Maduro has also issue a call to the army that some Venezuelans see as a “pre-coup” announcement: “Prepare to defend the country, and let no one hesitate,” he declared. “We will not allow the right and the bourgeoisie, from the positions of power that have reached, to surrender the sovereignty, independence and justice that have been built during these years of sacrifice.”

But is Venezuela in danger of another coup by disgruntled military officers?

“I think not,” says Venezuelan journalist Eleonora Bruzual. “Many have grown rich enough under the revolution to prefer to keep the money.”

“At the moment, I would say we’re at the point where part of the people have had enough of lies and theft,” said Bruzual, “and another part, who liked the financial support they received, now that it’s running out, are abandoning the Chavista cause.”

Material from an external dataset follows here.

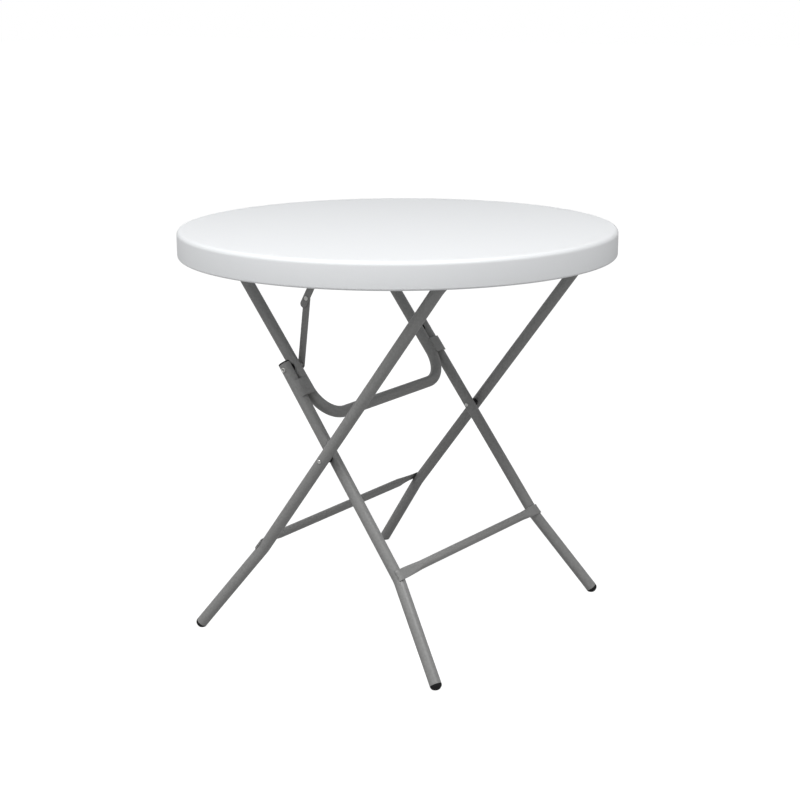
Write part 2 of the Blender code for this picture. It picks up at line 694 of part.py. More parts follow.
# --- U-bar: a bent tube with a cross bar between its upper ends -----------------------------------
def make_u_bar():
    corners = [u_bar_point(-U_BAR_PAST_PIVOT, FRONT), u_bar_point(U_BAR_LENGTH, FRONT)]
    corners += [u_bar_point(U_BAR_LENGTH, BACK), u_bar_point(-U_BAR_PAST_PIVOT, BACK)]
    radii = (U_BAR_CORNER_RADIUS, U_BAR_CORNER_RADIUS)
    bar = tube("u_bar", rounded_path(corners, radii, 6))
    cross_bar = tube("u_bar_cross_bar", [
        U_BAR_PIVOT + Vector((0, FRONT * U_BAR_Y, 0)),
        U_BAR_PIVOT + Vector((0, BACK * U_BAR_Y, 0)),
    ])
    rivet_ends = (INNER_Y_TOP + TUBE_RADIUS + GAP, U_BAR_Y - TUBE_RADIUS - GAP)
    for side_name, side in SIDES.items():
        cut(bar, pivot_hole(f"u_bar_pivot_hole_{side_name}", INNER_PIVOT, side, U_BAR_Y))
        cope = cylinder_cutter(
            f"u_bar_cope_{side_name}",
            u_bar_point(-0.03, side),
            u_bar_point(0.03, side),
            TUBE_RADIUS + GAP,
            24,
        )
        cut(cross_bar, cope)
        trim = block(
            f"u_bar_trim_{side_name}",
            (0.05, 0.03, 0.05),
            Matrix.Translation(u_bar_point(0, side) + Vector((0, side * 0.0140, 0))),
        )
        cut(cross_bar, trim)
        rivet(
            f"pivot_rivet_{side_name}",
            INNER_PIVOT,
            side,
            rivet_ends,
            PIVOT_RIVET_HEAD_RADIUS,
            U_BAR_BODY,
        )
        ring(
            f"pivot_washer_{side_name}",
            INNER_PIVOT,
            side,
            U_BAR_Y + TUBE_RADIUS + GAP,
            INNER_Y_TOP - TUBE_RADIUS - 2 * GAP,
            WASHER_RADIUS,
            U_BAR_BODY,
        )
        stop_plate(f"stop_plate_{side_name}", side)
    add(bar, U_BAR_BODY, GREY_PAINT)
    add(cross_bar, U_BAR_BODY, GREY_PAINT)


# --- Strut ----------------------------------------------------------------------------------------
def slot_outline(start, end, half_width):
    """A bar with round ends about start and end."""
    line = (end - start).normalized()
    heading = degrees(atan2(line.z, line.x))
    outline = arc((end.x, end.z), half_width, heading - 90, heading + 90, 6)
    return outline + arc((start.x, start.z), half_width, heading + 90, heading + 270, 6)


def hole_outline(place, radius):
    return arc((place.x, place.z), radius, 0, 330, 11)


def strut_rivet(name, place, outer_seat, inner_seat, carrier, neck_end=None, inner_head=True):
    """A small rivet along Y on the front side, between two half-widths.

    A neck as wide as the head may run in from the outer seat to neck_end.
    """
    radius, height = STRUT_RIVET_HEAD_RADIUS, STRUT_RIVET_HEAD_HEIGHT
    profile = head(radius, height, outer_seat, 1)[::-1]
    if neck_end is not None:
        profile.append((radius, neck_end))
    shank_start = outer_seat if neck_end is None else neck_end
    profile += [(STRUT_RIVET_RADIUS, shank_start), (STRUT_RIVET_RADIUS, inner_seat)]
    profile += head(radius, height, inner_seat, -1) if inner_head else [(0, inner_seat)]
    return add(turned(name, profile, along_y(place, FRONT)), carrier, BRIGHT_METAL)


def strut_link(name, start, end, holes, y_range, carrier):
    """A flat bar with round ends and a rivet hole at each of the given places."""
    outlines = [slot_outline(start, end, STRUT_HALF_WIDTH)]
    outlines += [hole_outline(place, STRUT_RIVET_RADIUS + GAP) for place in holes]
    link = flat_piece(name, outlines, y_range[1] - y_range[0], in_xz(sum(y_range) / 2))
    return add(link, carrier, GREY_PAINT)


def make_strut_links():
    # The upper link runs on past the elbow to its tip.
    upper_line = (STRUT_ELBOW - STRUT_TOP).normalized()
    tip = STRUT_ELBOW + upper_line * (STRUT_TIP - STRUT_HALF_WIDTH)
    upper_holes = (STRUT_TOP, STRUT_ELBOW)
    strut_link("strut_upper_link", STRUT_TOP, tip, upper_holes, STRUT_UPPER_Y, STRUT_UPPER_BODY)
    lower_ends = (STRUT_ELBOW, INNER_PIVOT)
    strut_link("strut_lower_link", *lower_ends, lower_ends, STRUT_LOWER_Y, STRUT_LOWER_BODY)


def make_strut_rivets():
    tab_face = GAP - STRUT_TAB_Y[0]
    upper_faces = (GAP - STRUT_UPPER_Y[0], -STRUT_UPPER_Y[1])
    lower_faces = (GAP - STRUT_LOWER_Y[0], -STRUT_LOWER_Y[1] - GAP)
    strut_rivet("strut_top_rivet", STRUT_TOP, tab_face, upper_faces[1], TOP_BODY, inner_head=False)
    strut_rivet("strut_elbow_rivet", STRUT_ELBOW, upper_faces[0], lower_faces[1], STRUT_UPPER_BODY)
    # The lower rivet's head comes up to the tail of the inner frame's pivot rivet.
    pivot_tail = U_BAR_Y - TUBE_RADIUS - GAP - RIVET_TAIL_HEIGHT
    seat = pivot_tail - 2 * GAP - STRUT_RIVET_HEAD_HEIGHT
    strut_rivet(
        "strut_lower_rivet", INNER_PIVOT, seat, lower_faces[1], STRUT_LOWER_BODY, lower_faces[0]
    )


def make_strut_bracket(tabletop):
    """An angle: a foot under the top and a tab down to the strut's upper pivot."""
    seat = UNDERSIDE - GAP
    thickness = STRUT_TAB_Y[1] - STRUT_TAB_Y[0]
    left = STRUT_TOP.x - STRUT_BRACKET_LENGTH / 2
    right = STRUT_TOP.x + STRUT_BRACKET_LENGTH / 2
    shoulder = seat - STRUT_BRACKET_SHOULDER
    tab_outline = [(right, seat), (left, seat), (left, shoulder)]
    tab_outline += arc((STRUT_TOP.x, STRUT_TOP.z), STRUT_BRACKET_TAB_RADIUS, 180, 360, 8)
    tab_outline.append((right, shoulder))
    bracket = flat_piece(
        "strut_bracket",
        [tab_outline, hole_outline(STRUT_TOP, STRUT_RIVET_RADIUS + GAP)],
        thickness,
        in_xz(sum(STRUT_TAB_Y) / 2),
    )
    foot_y = STRUT_TAB_Y[0] + STRUT_BRACKET_DEPTH / 2
    foot_placement = Matrix.Translation((STRUT_TOP.x, foot_y, seat - thickness / 2))
    foot_size = (STRUT_BRACKET_LENGTH, STRUT_BRACKET_DEPTH, thickness)
    join(bracket, block("strut_bracket_foot", foot_size, foot_placement))
    for number, x_side in enumerate((-1, 1), 1):
        x = STRUT_TOP.x + x_side * STRUT_BRACKET_LENGTH * 0.3
        y = foot_y + 0.003
        hole = screw_hole(f"strut_bracket_hole_{number}", x, y)
        cut(bracket, hole)
        cut(tabletop, hole)
        screw(f"strut_bracket_screw_{number}", x, y, seat - thickness)
    add(bracket, TOP_BODY, BRIGHT_METAL)


TABLETOP = make_tabletop()
make_straps(TABLETOP)
make_strut_bracket(TABLETOP)
make_strut_links()
make_strut_rivets()
make_outer_frame()
make_inner_frame()
make_u_bar()
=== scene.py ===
"""The looks of a round folding table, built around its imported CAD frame.

The frame is in metres with +Z up. X is the direction in which the legs cross, Y runs along every
hinge axis and "front" is the -Y side. The fine pieces here stand for the coarse CAD ones of the same
shape, and their places come from the frame's joints and nodes.
"""

import json
from math import atan2, ceil, cos, degrees, hypot, pi, radians, sin, tan

import bmesh
import bpy
from mathutils import Matrix, Vector


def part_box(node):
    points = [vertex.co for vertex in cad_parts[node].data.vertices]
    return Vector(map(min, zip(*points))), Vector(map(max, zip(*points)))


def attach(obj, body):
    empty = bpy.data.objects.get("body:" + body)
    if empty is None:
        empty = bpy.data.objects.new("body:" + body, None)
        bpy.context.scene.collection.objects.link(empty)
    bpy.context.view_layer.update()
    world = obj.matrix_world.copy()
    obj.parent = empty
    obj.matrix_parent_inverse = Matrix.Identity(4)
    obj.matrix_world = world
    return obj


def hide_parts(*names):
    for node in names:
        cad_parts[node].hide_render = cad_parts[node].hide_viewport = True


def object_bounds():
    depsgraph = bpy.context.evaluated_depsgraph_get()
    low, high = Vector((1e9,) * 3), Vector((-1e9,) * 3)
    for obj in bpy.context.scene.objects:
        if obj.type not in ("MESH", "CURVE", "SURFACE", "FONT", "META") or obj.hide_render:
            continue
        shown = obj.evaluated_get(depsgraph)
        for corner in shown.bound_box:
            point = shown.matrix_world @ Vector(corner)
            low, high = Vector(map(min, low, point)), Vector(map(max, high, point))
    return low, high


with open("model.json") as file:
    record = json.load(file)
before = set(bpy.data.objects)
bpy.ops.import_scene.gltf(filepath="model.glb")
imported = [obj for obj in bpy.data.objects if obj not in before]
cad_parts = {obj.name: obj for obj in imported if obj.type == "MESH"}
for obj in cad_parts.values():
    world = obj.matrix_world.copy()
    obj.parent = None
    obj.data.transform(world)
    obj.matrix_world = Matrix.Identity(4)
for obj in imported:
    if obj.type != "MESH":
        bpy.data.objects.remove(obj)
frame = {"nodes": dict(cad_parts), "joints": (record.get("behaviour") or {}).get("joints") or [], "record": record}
CAD_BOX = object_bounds()
NODES = frame["nodes"]
JOINTS = {joint["name"]: joint for joint in frame["joints"]}

FRONT, BACK = -1, 1
SIDES = {"front": FRONT, "back": BACK}

# --- Sizes of the fine pieces ---------------------------------------------------------------------
TUBE_SIDES = 40
TURN_SIDES = 48
TOP_SIDES = 192
TUBE_RADIUS = 0.01065
TUBE_WALL = 0.0012
STRETCHER_RADIUS = 0.008
GAP = 0.0003
KINK_RADIUS = 0.045
OUTER_CORNER_RADIUS = 0.036
U_BAR_CORNER_RADIUS = 0.060
U_BAR_LENGTH = 0.3705
U_BAR_PAST_PIVOT = 0.004
FOOT_AXIS_HEIGHT = 0.008

# Half-widths of the frames across the table, and the places of the bends along the legs.
OUTER_Y_TOP = 0.2577
OUTER_Y_KINK = 0.2493
OUTER_Y_FOOT = 0.2957
INNER_Y_TOP = 0.2183
INNER_Y_KINK = 0.2283
INNER_Y_FOOT = 0.2769
U_BAR_Y = 0.1948
OUTER_KINK_AT = 0.6816
INNER_KINK_AT = 0.4247
INNER_END_BEYOND_PIVOT = 0.0105
INNER_FOOT_X = 0.2713

# Stretchers, with their ends pressed flat over the legs.
OUTER_STRETCHER_AT = 0.6797
INNER_STRETCHER_AT = 0.4213
INNER_STRETCHER_SKEW = 0.0034
TAB_HALF_WIDTH = 0.0098
TAB_HALF_THICKNESS = 0.0012
TAB_CLEARANCE = 0.0005
TAB_WRAP_END = 45
TAB_FLAT_LENGTH = 0.0120
TAB_TAPER_LENGTH = 0.0450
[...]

Montaner, on the contrary, believes that “in Venezuela there is always the risk of a military coup.”

“The failure of Chavez has been dismal,” says Montaner. His supposed ideology was “an amalgam forged around several misconceptions and an impossible model, the Cuban model, which even Raul Castro is trying to find a way to escape without losing power.” And even in periods looked back on as relatively stable, when Venezuela’s two main traditional parties traded the presidency back and forth, there were numerous attempted coups.

Meanwhile, Maduro has announced he’ll veto an amnesty law for political prisoners, and is making a show of hanging tough.

“A fascist counterrevolution has triumphed using the rules of democracy,” he announced, but claimed the Dec. 6 election results are just a “temporary setback” for the “Bolivarian revolution.”

The next presidential elections are not until 2019, but with the voters against him, and the military backing away from him, it looks as if Maduro’s power is coming to an end.